Nel frattempo la politica italiana sta conoscendo una deriva plebiscitaria e leaderistica: aldilà delle idee politiche, la volontà di arrivare ad una repubblica presidenziale che sancisca ancora di più il ruolo di un leader unico ha a che fare più con una cultura politica che esalta la delega al leader più che la partecipazione personale, magari con una concentrazione di potere politico, economico, di controllo dei mezzi di comunicazione sociale che non ha precedenti storici (se non forse nel socialismo realizzato dei Paesi dell'Est, Cuba compresa) come nel caso di Berlusconi.
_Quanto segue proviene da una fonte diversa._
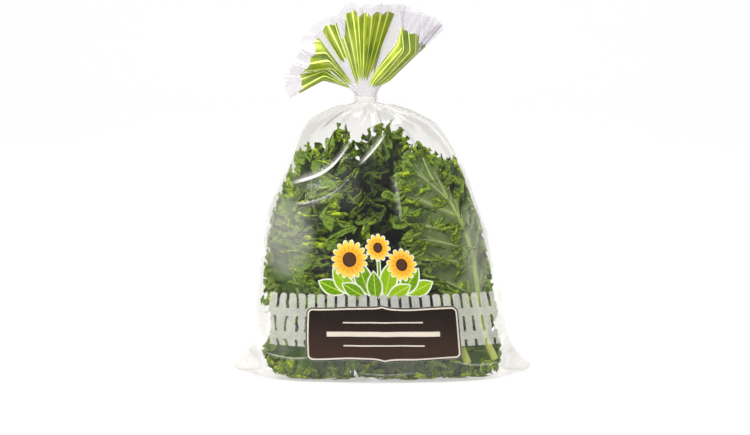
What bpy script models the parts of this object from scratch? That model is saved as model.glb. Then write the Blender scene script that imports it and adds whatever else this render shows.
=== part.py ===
"""Curly kale in a clear film bag, gathered and banded at the neck.

The bag stands on its flattened base, +Z up, with its front towards -Y. The origin is the
bottom centre of the whole object. Lengths in the tables are millimetres; MM turns them
into metres.
"""

import math

import bpy
import numpy as np

MM = 0.001

# ---- driving dimensions -------------------------------------------------------------
NECK_X = -16.0            # the gathered neck sits a little left of the base's middle
NECK_LOW, NECK_HIGH = 262.6, 268.4
NECK_A, NECK_B = 10.6, 9.0
FILM_WALL = 0.8           # stands for the real 0.04 mm film
BAND_GAP, BAND_WALL, BAND_HEIGHT = 0.4, 0.9, 4.6
SECTION_POWER = 2.3       # superellipse power of the bag's sections
BLADE_THICKNESS = 1.8
LEAF_WAVE = 2.2           # how far a blade's edge waves out of its own sheet

# height, middle x, half width without the ears, half depth, ear length
BAG = [
    (0.0, 0.0, 110.0, 43.0, 0.0),
    (3.5, 0.0, 119.0, 49.5, 15.0),
    (9.0, 0.0, 123.0, 53.0, 19.0),
    (21.0, -1.0, 124.0, 56.0, 8.0),
    (37.0, -1.8, 123.6, 58.0, 2.0),
    (64.6, -3.1, 121.0, 59.6, 0.0),
    (93.0, -4.5, 116.0, 60.0, 0.0),
    (120.6, -5.9, 110.9, 59.0, 0.0),
    (149.0, -7.3, 104.7, 56.0, 0.0),
    (172.0, -8.4, 96.5, 52.0, 0.0),
    (196.6, -7.2, 86.0, 46.0, 0.0),
    (219.5, -8.4, 76.0, 38.5, 0.0),
    (239.0, -11.0, 62.0, 29.0, 0.0),
    (251.0, -14.0, 41.0, 20.0, 0.0),
    (258.5, -15.6, 20.0, 13.0, 0.0),
]

# The flared mouth: direction round the neck in degrees, how far the film leans up from
# level, and how far along itself it reaches.
MOUTH = [
    (0, 42, 88), (16, 60, 86), (30, 50, 87), (47, 74, 84), (62, 58, 86), (80, 78, 86),
    (97, 84, 86.5), (112, 70, 86), (128, 80, 84), (145, 52, 84), (160, 62, 78),
    (176, 14, 71), (192, 26, 74), (207, 60, 80), (222, 50, 84), (238, 76, 84),
    (253, 64, 86), (268, 80, 85), (285, 70, 86), (301, 79, 84), (317, 50, 86),
    (333, 68, 84), (347, 46, 86),
]

# name, layer from the front film (-1) to the back film (+1), stem radius, share of the
# length that is bare stem, half widths left and right of the midrib, midrib points (x, z)
# from the cut end to the tip, and the side whose underside carries the midrib's ridge:
# +1 ridge towards the back, -1 ridge towards the front.
LEAVES = [
    ("kale_leaf_01", -0.88, 3.0, 0.24, 41, 24, -1,
     [(99, 20), (94, 70), (83, 120), (64, 160), (42, 194), (18, 220)]),
    ("kale_leaf_02", -0.68, 3.4, 0.20, 36, 37, 1,
     [(76, 19), (66, 62), (48, 106), (32, 148), (19, 182), (9, 210)]),
    ("kale_leaf_03", -0.88, 3.2, 0.14, 34, 34, 1,
     [(-36, 16), (-42, 70), (-54, 120), (-64, 158), (-67, 184), (-64, 204)]),
    ("kale_leaf_04", -0.49, 3.2, 0.14, 18, 38, 1,
     [(-48, 14), (-70, 58), (-85, 104), (-89, 145), (-82, 178)]),
    ("kale_leaf_05", -0.30, 3.6, 0.14, 28, 34, 1,
     [(-20, 10), (-28, 76), (-38, 138), (-43, 188), (-36, 232)]),
    ("kale_leaf_06", -0.10, 3.6, 0.14, 36, 36, 1,
     [(15, 10), (20, 78), (22, 138), (15, 188), (6, 235)]),
    ("kale_leaf_07", -0.49, 3.2, 0.16, 38, 22, 1,
     [(58, 12), (78, 60), (86, 110), (80, 155), (68, 190), (58, 208)]),
    ("kale_leaf_08", -0.68, 2.6, 0.16, 17, 22, 1,
     [(-14, 44), (-44, 37), (-76, 31), (-106, 28)]),
    ("kale_leaf_09", -0.88, 2.4, 0.16, 15, 17, 1,
     [(78, 38), (50, 30), (22, 26), (-10, 25)]),
    ("kale_leaf_10", -0.30, 2.6, 0.16, 18, 18, 1,
     [(28, 42), (56, 34), (84, 30), (108, 28)]),
    ("kale_leaf_11", 0.10, 3.4, 0.14, 36, 15, -1,
     [(66, 12), (87, 58), (91, 106), (83, 152), (63, 194)]),
    ("kale_leaf_12", 0.30, 3.4, 0.14, 15, 36, -1,
     [(-70, 12), (-92, 56), (-97, 104), (-89, 150), (-67, 194)]),
    ("kale_leaf_13", 0.49, 3.4, 0.14, 40, 40, -1,
     [(0, 12), (4, 75), (-4, 135), (-12, 185), (-16, 226)]),
    ("kale_leaf_14", 0.68, 3.2, 0.16, 38, 30, -1,
     [(66, 16), (72, 70), (70, 124), (58, 168), (42, 204)]),
    ("kale_leaf_15", 0.68, 3.2, 0.16, 30, 39, -1,
     [(-58, 16), (-70, 70), (-74, 120), (-66, 163), (-48, 204)]),
    ("kale_leaf_16", 0.88, 3.2, 0.18, 42, 42, -1,
     [(12, 16), (8, 70), (1, 124), (-7, 168), (-12, 202)]),
    ("kale_leaf_17", 0.88, 2.4, 0.16, 17, 17, -1,
     [(-14, 40), (-44, 34), (-76, 30), (-102, 28)]),
    ("kale_leaf_18", 0.88, 2.4, 0.16, 17, 17, -1,
     [(26, 38), (52, 33), (78, 30), (102, 28)]),
]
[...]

Partiti personali in cui uno o pochi decidono per tutti è la realtà del nostro Paese e non lo dice solo Fausto Bertinotti ma anche un sociologo moderato, cattolico e non marxista, come Giuseppe De Rita, attento studioso della realtà del nostro Paese.
Può Internet risuscitare la partecipazione in politica? E come? Già i girotondi sono nati e si sono potuti sviluppare sul Web, un Web che fa nascere forme nuove ed insolite di aggregazione come quelli degli Usa dove, senza un motivo particolare, centinaia di persone si danno un appuntamento in un posto preciso via e-mail o blogs. Finora, non solo il Governo attraverso il Ministro Stanca ma anche l'opposizione ha pensato all'"e-government" come un sistema per ridurre la burocrazia, eliminare le code e le lentezze per il cittadino che deve intraprendere un'attività, farsi un documento, sposarsi o viaggiare.
Al massimo si pensa all'e-voto, con tutti i problemi legati alla riservatezza, ma manca un'ipotesi di un progetto dove la risorsa Internet venga messa al servizio della partecipazione, non solo in chiave di facilitare i sondaggi, tanto cari alla cultura leaderistica, ma di attivare la partecipazione, la capacità dei cittadini di determinare sempre più la propria solidalmente con gli altri.
Su questo terreno dovrà interrogarsi il nuovo Ulivo se vorrà interessare tanti cittadini, delusi dalla politica e presenti attivamente nella Rete, e non solo sugli organigrammi e su chi dovrà fare il leader.